No entanto, no que respeita à outra parcela do referido terreno, com a área de 4.235 m2, pronunciou-se o Tribunal Colectivo no sentido de que pelo facto de esta parcela ter sido utilizada para a construção de vias públicas, não se pode ordenar à 1ª Ré a sua devolução, atento o “princípio da intangibilidade da obra pública” e o disposto nos art.ºs 326.º e 327.º do Código Civil de Macau. Porém, em virtude da existência da culpa da 1ª Ré, traduzida na ausência de pedido de informação junto da conservatória competente quanto à titularidade do direito de propriedade sobre o terreno antes de nele iniciar as obras, ela sempre está obrigada a pagar à Autora indemnizações respectivas. Nesta conformidade, procederá o recurso interposto pela Autora nesta parte.

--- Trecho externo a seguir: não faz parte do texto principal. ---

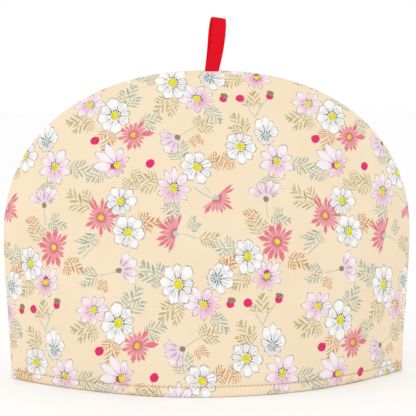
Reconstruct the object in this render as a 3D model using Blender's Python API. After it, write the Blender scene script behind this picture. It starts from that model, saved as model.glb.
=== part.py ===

Face ao exposto, o Tribunal de Segunda Instância julgou procedente o recurso interposto pela Autora, e improcedentes os recursos interpostos pelos Réus, mantendo, pois, a decisão proferida que condenou o 2º Réu a restituir à Autora o terreno com a área de 20.263 m2 e pagar-lhe a indemnização de MOP$45.064.560,00 e ainda no montante de MOP$702.460,00 por cada mês a contar de 10 de Novembro de 2014, e, para além disso, condenando a 1ª Ré a pagar à Autora uma indemnização no valor de HKD$30.275.000,00 (equivalente a MOP$31.183.250,00) relativamente àquela parcela de 4.235 m2 do terreno em causa, acrescida de juros à taxa legal a contar da data da citação até efectivo e integral pagamento.

O Ministério Público (em representação da RAEM) já interpôs recurso.

Cfr. Acórdão do TSI, no Processo n.º 532/2015.